Lady Thatcher is said to have been puzzled why there was “no Tartan Thatcherite Revolution”. She felt Scots ought to have been more enthusiastic about her philosophy and politics, given the values of hard work and thrift she believed were key to the Scottish character and her own.

But at the same time, she seems to have viewed Scotland as hostile territory. Newspaper photographer 
Ken Lennox, who regularly took pictures of her, has told how she called him “my little socialist photographer”. When he asked her what made her think he was a socialist, she replied: “You’re Scottish, you must be a 
socialist.”

The Conservatives, unsurprisingly, stayed out of the cross-party Scottish Constitutional Convention which drew up the blueprint for devolution. The party urged a No-No vote in the 1997 referendum on a new parliament with tax-raising powers.

But once the voters had given devolution the thumbs-up, the Tories were as keen as everyone else to get elected to the new parliament. The proportional voting system threw an initial lifeline to the Scottish Tories after their wipeout in the 1997 general 
election.

Just two years after the humiliation of seeing all their candidates defeated, the Scottish Conservatives emerged from the first devolution elections with 18 list MSPs. The party managed to win some constituency seats in subsequent elections but, far from reviving, its overall share of the vote has continued to fall.

Not only did Lady Thatcher unwittingly give us the Scottish Parliament, she also sowed the seeds of ongoing decline for her party.

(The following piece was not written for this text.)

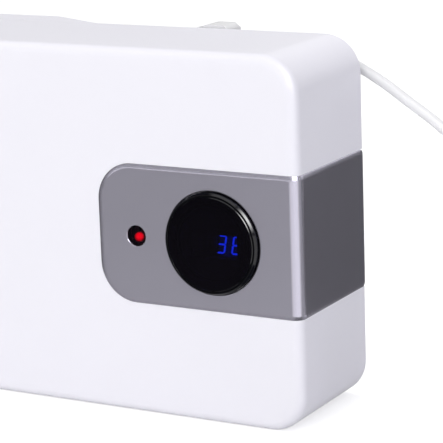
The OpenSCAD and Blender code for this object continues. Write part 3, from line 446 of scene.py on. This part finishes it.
# %% Make the glowing and the dark clear finishes
def glow_finish(name, colour, strength, centre=None, near=0, far=0):
    """A surface that gives its own light; with a centre, the light fades from near to far, in mm."""
    look = bpy.data.materials.new(name)
    tree, output = node_tree(look)
    shader = tree.nodes.new("ShaderNodeBsdfPrincipled")
    shader.inputs["Base Color"].default_value = (*[0.05 * c for c in colour], 1)
    shader.inputs["Roughness"].default_value = 0.4
    shader.inputs["Emission Color"].default_value = (*colour, 1)
    shader.inputs["Emission Strength"].default_value = strength
    if centre:
        fade = fading(tree, centre, near * MM, far * MM, strength)
        tree.links.new(fade, shader.inputs["Emission Strength"])
    tree.links.new(shader.outputs["BSDF"], output.inputs["Surface"])
    return look


def clear_finish(name, colour, specular):
    """Dark plastic that light passes through."""
    look = bpy.data.materials.new(name)
    tree, output = node_tree(look)
    shader = tree.nodes.new("ShaderNodeBsdfPrincipled")
    shader.inputs["Base Color"].default_value = (*colour, 1)
    shader.inputs["Roughness"].default_value = 0.03
    shader.inputs["IOR"].default_value = 1.2
    shader.inputs["Transmission Weight"].default_value = 1
    shader.inputs["Specular IOR Level"].default_value = specular
    shader.inputs["Specular Tint"].default_value = (0.75, 0.65, 1, 1)
    tree.links.new(shader.outputs["BSDF"], output.inputs["Surface"])
    return look


# Where the glow is strongest: behind the dome's tip, a little up and to the right.
LED_HEART = (0.7, 1.4, 0.7)
led_low, led_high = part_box("indicator_led")
led_centre = Vector(((led_low.x + led_high.x) / 2, led_low.y, (led_low.z + led_high.z) / 2))
led_heart = led_centre + Vector(LED_HEART) * MM
lit_low, lit_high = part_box("lit_segments")
lit_middle = tuple((lit_low + lit_high) / 2)
blue_glow = glow_finish("blue_glow", (0.01, 0.05, 0.85), 10.5)
# Painted glow: the digit module is no lamp, but it glows faintly round the digits as their spread light
# would.
painted_blue_halo = glow_finish("painted_blue_halo", (0.0, 0.05, 0.85), 0.45, lit_middle, 3.5, 9)
red_glow = glow_finish("red_glow", (0.8, 0.0, 0.03), 3, tuple(led_heart), 1.0, 2.7)
smoked_window = clear_finish("smoked_window", (0.033, 0.032, 0.068), 0.1)
smoked_lens = clear_finish("smoked_lens", (0.35, 0.1, 0.12), 0.3)
dress(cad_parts["lit_segments"], blue_glow)
dress(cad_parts["digit_module"], painted_blue_halo)
dress(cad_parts["dial_window"], smoked_window)
dress(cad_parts["indicator_lens"], smoked_lens)
print("glow and dark glass")

# %% [markdown]
# ## From a shape to a piece
# Every shape below starts as a bmesh: a cube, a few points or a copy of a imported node, worked on
# with the same operators that the editor's menus offer. A few helpers turn them into pieces. The
# first gives the mesh its object, its finish and smooth shading, and lets the big flat faces
# decide the shading at a round edge. Others give some faces a second finish, turn a profile on a
# lathe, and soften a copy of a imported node, since no moulded or stamped edge is perfectly sharp.


# %% Make a piece from a shape
def to_piece(name, shape, look, body, *nodes, crease=32):
    """A finished piece on a body, in place of its nodes; edges beyond crease degrees stay sharp."""
    bmesh.ops.recalc_face_normals(shape, faces=shape.faces)
    for edge in shape.edges:
        edge.smooth = edge.calc_face_angle(math.pi) < math.radians(crease)
    mesh = bpy.data.meshes.new(name)
    shape.to_mesh(mesh)
    shape.free()
    mesh.materials.append(look)
    mesh.shade_smooth()
    piece = bpy.data.objects.new(name, mesh)
    bpy.context.scene.collection.objects.link(piece)
    even = piece.modifiers.new("even_shading", "WEIGHTED_NORMAL")
    even.keep_sharp = True
    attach(piece, body)
    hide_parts(*nodes)
    return piece


def second_finish(piece, look, test):
    """Another finish on the faces of a piece that pass a test."""
    piece.data.materials.append(look)
    for face in piece.data.polygons:
        if test(face):
            face.material_index = 1


# %% Turn a profile
FRONTWARD = Matrix.Rotation(math.pi / 2, 4, "X")
BACKWARD = Matrix.Rotation(-math.pi / 2, 4, "X")
RIGHTWARD = Matrix.Rotation(math.pi / 2, 4, "Y")
CORNER_SEGMENTS = 4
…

When other politicians invoke Lady Thatcher and her record as a warning against today’s Tories, commentators sometimes dismiss the attacks as harking back to a forgotten era no longer relevant. It’s true that many of today’s voters were not even born when Lady T left office, but the collective memory about her time in power is still strong, especially in Scotland.

Lady Thatcher brought about a dramatic and lasting change in the political culture of the UK, promoting a “greed is good” philosophy, 
deregulating the banks, effectively destroying the trade unions and establishing privatisation, public spending cuts and lower income tax as the policies of choice for British governments of whatever colour.

Devolution was no part of her plan – she believed it was a slippery slope to separation – but it happened as a result of her other policies. On her own logic, if next year’s referendum should end in a Yes vote for independence, that too could be seen as part of her legacy.

A S-TORY OF CONSISTENT DECLINE

The decline in Conservative support in Scotland – from its record high of 50.1 per cent in 1955 – was already well under way when Margaret Thatcher became leader.

But it continued apace during her premiership. Although the Tory vote had dipped to a 100-year low of 24.7 per cent in October 1974, just four months before she won the leadership, that was atypical.

When she won power in 1979, 31.4 per cent of Scots voted Conservative, returning 22 MPs; by the next election in 1983, the party’s share of the vote had fallen to 28.4 per cent, electing 21 MPs; and in the 1987 election, her last as leader, the Tories’ vote in Scotland was down to just 24 per cent and only ten MPs were elected.

The dramatic decline in Scotland occurred while Tory support in the UK as a whole remained steady – 43.8 per cent at the 1979 election and 42.2 per cent in 1987.

At the last general election in 2010, just 16.7 per cent of Scots voted Tory and there is one Scottish Conservative MP.